There was worse. This from the journalist Colette Browne: "Who knew Fingal was in a fight to the death with the rest of Dublin? Maybe it should secede and get it over with."

And for anybody sitting at a screen in that very part of the world, reading those words while a bright sun rose over the gleaming Fingal coast, its warmth gently encouraging the spring buds to emerge from its famously rich and fertile soil, it was hard not to feel the stirrings of a deep and latent Fingallianism.

With it came a notion.

Perhaps it is time to tell Dublin that it can have not only its plebiscite but also the rest of the county. It was good while it lasted, but we’ve grown apart. What if Fingal took its place as the 33rd county?

It is already an extra county on an administrative level. In fact, so wealthy has this made Fingal that its motto, Flúirse Talaimh is Mara (Abundance of Land and Sea), should be extended to instead read “Abundance of Land and Water and Commercial Rates”.

But the existence of Fingal goes far deeper. It was being written of 1,000 years ago, its very name (which means Fair Foreigners) indicative of an otherness as early as Viking times. That could be the first piece of evidence in a possible move to having its modern-day natives defined as an ethnic minority.

Critics on Twitter might consider this next time they are poised to tweet something disparaging of Fingal. One day you could become retrospectively racist.

Until the mid 19th century there was even a Fingallian dialect.
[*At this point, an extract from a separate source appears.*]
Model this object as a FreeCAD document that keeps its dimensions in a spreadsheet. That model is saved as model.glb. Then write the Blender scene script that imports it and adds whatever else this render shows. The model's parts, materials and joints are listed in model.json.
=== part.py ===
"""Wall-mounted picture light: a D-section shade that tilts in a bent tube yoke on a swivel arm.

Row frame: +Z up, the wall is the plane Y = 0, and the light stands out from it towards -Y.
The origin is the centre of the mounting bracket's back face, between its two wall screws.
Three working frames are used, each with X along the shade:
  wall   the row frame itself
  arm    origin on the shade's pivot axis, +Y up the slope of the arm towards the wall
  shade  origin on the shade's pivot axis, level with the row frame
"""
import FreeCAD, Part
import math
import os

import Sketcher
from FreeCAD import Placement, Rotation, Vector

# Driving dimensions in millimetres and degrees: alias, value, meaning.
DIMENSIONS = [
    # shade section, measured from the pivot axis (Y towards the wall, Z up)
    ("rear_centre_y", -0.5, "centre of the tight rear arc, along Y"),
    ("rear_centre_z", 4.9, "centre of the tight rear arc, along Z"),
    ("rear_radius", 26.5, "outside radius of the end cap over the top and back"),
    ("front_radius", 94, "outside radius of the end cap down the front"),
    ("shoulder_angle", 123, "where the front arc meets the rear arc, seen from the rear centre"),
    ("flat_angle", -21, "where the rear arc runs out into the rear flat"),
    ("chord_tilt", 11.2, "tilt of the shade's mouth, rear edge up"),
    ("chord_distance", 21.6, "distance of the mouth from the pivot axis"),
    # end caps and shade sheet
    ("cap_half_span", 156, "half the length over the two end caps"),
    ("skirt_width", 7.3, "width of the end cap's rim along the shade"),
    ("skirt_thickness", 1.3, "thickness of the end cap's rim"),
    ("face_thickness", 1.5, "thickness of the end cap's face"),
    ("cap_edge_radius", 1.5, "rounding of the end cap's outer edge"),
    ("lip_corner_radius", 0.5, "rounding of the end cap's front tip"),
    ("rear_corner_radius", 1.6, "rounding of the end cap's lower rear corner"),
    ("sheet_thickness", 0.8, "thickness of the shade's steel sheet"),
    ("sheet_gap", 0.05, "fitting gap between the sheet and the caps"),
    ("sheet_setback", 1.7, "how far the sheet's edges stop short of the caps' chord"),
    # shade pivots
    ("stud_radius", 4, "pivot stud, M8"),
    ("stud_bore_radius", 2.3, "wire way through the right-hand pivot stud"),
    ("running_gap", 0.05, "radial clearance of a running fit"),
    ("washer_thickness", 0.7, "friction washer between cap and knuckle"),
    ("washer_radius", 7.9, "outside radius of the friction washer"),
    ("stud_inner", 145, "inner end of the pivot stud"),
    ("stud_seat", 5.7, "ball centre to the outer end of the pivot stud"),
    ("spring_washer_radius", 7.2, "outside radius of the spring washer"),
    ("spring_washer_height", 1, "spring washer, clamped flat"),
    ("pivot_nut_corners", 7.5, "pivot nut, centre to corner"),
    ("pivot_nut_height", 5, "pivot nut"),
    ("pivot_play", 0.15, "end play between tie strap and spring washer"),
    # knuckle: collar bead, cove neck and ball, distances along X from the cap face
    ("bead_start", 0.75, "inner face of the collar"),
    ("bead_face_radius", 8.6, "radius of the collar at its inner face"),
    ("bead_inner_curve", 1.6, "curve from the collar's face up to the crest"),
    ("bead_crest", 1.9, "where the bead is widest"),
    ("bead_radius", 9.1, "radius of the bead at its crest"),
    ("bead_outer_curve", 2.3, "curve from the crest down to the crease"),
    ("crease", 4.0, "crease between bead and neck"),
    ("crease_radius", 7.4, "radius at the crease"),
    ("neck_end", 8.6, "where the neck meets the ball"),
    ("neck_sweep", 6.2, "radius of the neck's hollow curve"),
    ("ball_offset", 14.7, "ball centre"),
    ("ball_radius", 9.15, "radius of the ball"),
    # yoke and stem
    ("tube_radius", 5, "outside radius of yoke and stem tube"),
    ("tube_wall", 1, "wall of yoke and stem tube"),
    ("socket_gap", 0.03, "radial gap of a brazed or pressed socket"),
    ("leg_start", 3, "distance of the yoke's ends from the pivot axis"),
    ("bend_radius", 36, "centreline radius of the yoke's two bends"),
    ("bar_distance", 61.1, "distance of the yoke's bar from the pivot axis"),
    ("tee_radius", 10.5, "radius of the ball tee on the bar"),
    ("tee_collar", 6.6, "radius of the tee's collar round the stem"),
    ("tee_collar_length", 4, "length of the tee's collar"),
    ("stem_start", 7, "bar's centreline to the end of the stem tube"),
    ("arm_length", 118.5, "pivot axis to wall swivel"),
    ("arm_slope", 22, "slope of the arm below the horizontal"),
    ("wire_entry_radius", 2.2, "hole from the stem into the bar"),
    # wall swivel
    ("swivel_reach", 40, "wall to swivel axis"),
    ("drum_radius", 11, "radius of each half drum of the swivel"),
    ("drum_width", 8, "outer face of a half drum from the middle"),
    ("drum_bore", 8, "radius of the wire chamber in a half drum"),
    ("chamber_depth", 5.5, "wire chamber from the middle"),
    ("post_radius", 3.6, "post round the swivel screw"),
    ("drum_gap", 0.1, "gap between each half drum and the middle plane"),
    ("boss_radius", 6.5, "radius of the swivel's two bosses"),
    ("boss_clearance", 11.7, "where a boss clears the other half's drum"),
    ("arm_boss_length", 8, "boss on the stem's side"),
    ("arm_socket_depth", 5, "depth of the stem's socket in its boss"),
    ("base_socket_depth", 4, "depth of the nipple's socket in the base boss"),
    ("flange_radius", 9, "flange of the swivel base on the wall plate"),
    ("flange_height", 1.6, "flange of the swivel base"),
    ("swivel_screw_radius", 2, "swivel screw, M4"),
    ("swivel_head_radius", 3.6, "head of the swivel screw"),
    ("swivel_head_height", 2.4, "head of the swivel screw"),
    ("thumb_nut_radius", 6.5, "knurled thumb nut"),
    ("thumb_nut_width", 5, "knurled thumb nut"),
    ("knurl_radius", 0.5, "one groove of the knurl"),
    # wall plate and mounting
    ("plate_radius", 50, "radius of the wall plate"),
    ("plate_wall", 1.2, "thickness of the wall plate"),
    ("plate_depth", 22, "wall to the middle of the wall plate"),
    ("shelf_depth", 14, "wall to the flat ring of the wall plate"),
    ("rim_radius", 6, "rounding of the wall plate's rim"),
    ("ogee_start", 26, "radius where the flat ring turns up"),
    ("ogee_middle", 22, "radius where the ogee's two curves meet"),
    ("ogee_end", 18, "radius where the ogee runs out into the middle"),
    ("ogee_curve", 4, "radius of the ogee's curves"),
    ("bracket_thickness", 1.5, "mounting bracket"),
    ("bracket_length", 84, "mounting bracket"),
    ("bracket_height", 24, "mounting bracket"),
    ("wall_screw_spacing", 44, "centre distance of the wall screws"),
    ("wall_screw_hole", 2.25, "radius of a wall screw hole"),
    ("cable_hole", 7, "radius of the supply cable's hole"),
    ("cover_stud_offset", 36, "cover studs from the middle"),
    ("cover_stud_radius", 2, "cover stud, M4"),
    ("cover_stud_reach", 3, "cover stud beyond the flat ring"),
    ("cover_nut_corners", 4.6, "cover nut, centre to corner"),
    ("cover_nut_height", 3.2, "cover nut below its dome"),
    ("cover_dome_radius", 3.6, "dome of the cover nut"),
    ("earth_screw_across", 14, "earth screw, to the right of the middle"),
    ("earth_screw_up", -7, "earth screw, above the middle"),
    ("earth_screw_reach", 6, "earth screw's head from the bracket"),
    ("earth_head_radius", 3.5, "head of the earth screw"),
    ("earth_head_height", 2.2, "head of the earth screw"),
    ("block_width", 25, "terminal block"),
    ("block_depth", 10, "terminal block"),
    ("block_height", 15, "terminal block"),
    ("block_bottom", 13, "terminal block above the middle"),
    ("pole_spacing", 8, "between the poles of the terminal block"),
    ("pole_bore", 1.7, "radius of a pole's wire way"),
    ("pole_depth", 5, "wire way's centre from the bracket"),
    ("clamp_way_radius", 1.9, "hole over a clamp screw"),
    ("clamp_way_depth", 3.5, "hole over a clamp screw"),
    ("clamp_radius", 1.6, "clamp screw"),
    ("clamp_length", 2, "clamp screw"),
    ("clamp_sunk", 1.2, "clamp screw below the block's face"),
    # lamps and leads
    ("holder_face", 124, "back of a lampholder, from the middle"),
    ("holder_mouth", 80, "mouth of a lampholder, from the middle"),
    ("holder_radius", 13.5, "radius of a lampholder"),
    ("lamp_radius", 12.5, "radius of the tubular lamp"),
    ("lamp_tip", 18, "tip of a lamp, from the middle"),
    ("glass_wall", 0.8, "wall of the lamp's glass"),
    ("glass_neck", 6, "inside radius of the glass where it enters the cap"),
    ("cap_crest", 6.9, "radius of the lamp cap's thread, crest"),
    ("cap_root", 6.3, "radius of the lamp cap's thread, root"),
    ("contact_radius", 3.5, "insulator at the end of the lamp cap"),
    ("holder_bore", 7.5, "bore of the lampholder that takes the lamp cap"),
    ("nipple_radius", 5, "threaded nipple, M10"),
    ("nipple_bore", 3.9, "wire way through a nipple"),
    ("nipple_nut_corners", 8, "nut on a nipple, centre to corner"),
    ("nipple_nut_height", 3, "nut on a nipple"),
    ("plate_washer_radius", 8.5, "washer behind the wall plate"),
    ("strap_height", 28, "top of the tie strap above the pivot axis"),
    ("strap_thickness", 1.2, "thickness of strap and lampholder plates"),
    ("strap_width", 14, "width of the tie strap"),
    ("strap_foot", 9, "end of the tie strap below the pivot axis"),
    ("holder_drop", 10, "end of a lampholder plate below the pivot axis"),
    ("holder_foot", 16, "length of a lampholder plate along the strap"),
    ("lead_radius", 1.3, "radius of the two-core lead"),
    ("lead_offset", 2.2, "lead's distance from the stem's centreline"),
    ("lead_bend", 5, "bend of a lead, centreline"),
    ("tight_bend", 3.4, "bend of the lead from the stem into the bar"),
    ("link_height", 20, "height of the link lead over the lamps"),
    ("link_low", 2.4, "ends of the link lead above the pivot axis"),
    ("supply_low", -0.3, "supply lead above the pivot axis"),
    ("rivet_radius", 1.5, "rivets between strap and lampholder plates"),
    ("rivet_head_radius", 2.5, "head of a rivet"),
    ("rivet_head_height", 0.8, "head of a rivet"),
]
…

In 1698 John Dunton, in his delightfully titled book Teague Land: or A Merry Ramble to the Wild Irish , wrote that the people of Fingal "have a sort of jargon speech peculiar to themselves, and understand not one word of Irish, and are as little understood by the English".
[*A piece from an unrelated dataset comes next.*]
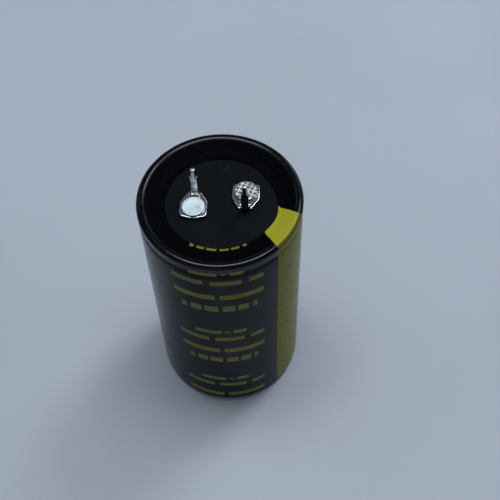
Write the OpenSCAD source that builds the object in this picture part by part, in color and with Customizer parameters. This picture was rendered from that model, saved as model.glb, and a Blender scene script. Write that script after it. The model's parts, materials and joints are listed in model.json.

Here’s a sentence of it: Thoo ware good for loand stroand and mounteen. (Thou were good for land, strand and mountain.) If you think the whole Ulster-Scots thing is a bit silly, reddy thooself far a barney on this one.

By the way, Dunton also described Fingallians as being the best wrestlers in the country. The rest of Dublin might want to keep that in mind should tensions rise.

But what about modern Fingal?

It is a market-gardening powerhouse. The area provides half the national vegetable output and three-quarters of all glasshouse crops, meaning it could raise prices or even cut off supply at any moment, in the way you might do with – and let’s pick a random analogy here – an international gas pipeline.

But most importantly, there is one particular trump card: Co Fingal would have Dublin (soon to be Fingal) Airport. In any civil conflict it always appears that this is the first thing each side wants to grab.

And should Fingal move for secession Dubliners can forget about swiftly mobilising its forces to get to the airport first, thanks to the city’s historic inability to create a proper transport infrastructure in and out of there.

Which is a situation, ironically, that might have been solved if Dublin had a directly elected mayor.